There are tons of tutorials on the internet that show you how to build a star or snowflake schema and the difference between them, so I will not repeat them here. (You may want to start here.) I’ll give you the high level on a simple star schema here.
Let’s say we have an order entry system, such as Northwind (in the Microsoft SQL Server sample database.) You can have a fact table that revolves around an order. You can then have three (or more) fact tables that focus on: time, product, and salesperson. The time dimension would roll-up the order date by year, quarter, month, and date. The product dimension would roll-up the product by the product and category. (In most systems you would have a much deeper hierarchy for products.) The salesperson dimension would be roll-up of the employee, the employee manager and the department they work in. The key in each of these tables would then be foreign keys in the fact table, along with the measure (or numerical data describing the fact.)
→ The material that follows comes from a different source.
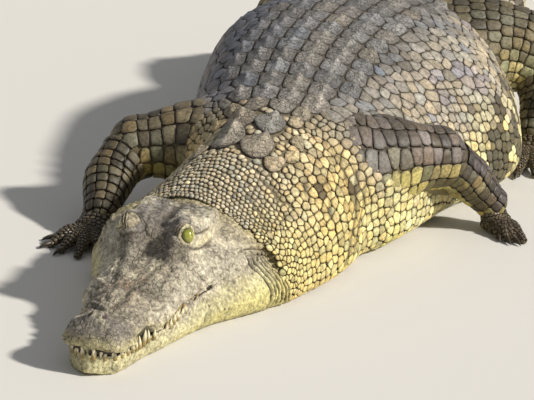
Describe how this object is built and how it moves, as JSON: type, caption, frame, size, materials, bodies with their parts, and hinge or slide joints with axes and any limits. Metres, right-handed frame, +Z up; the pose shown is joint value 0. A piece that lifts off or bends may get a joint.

There is an example similar to this in Programming SQL Server 2008, a book where I am a co-author. Here is modified version of that demo:
CREATE TABLE [dwh].[DimTime] ( [TimeKey] [int] IDENTITY (1, 1) NOT NULL Primary Key, [OrderDate] [datetime] NULL , [Year] [int] NULL , [Quarter] [int] NULL , [Month] [int] NULL ) CREATE TABLE [dwh].[DimProduct] ( [ProductID] [int] not null Primary Key, [ProductName] nvarchar(40) not null, [UnitPrice] [money] not null, [CategoryID] [int] not null, [CategoryName] nvarchar(15) not null ) CREATE TABLE [dwh].[DimEmployee] ( EmployeeID int not null Primary Key, EmployeeName nvarchar(30) not null, EmployeeTitle nvarchar(30), ManagerName nvarchar(30) ) Fact table: CREATE TABLE [dwh].FactOrder ( [PostalCode] [nvarchar] (10) COLLATE SQL_Latin1_General_CP1_CI_AS NULL , [ProductID] [int] NOT NULL , [EmployeeId] [int] NOT NULL , [ShipperId] [int] NOT NULL , [Total Sales] [money] NULL , [Discount] [float] NULL , [Unit Sales] [int] NULL , [TimeKey] [int] NOT NULL )
We have the basis of a star schema. Now we have to fill those tables and keep them up to date. That is a topic for Part III.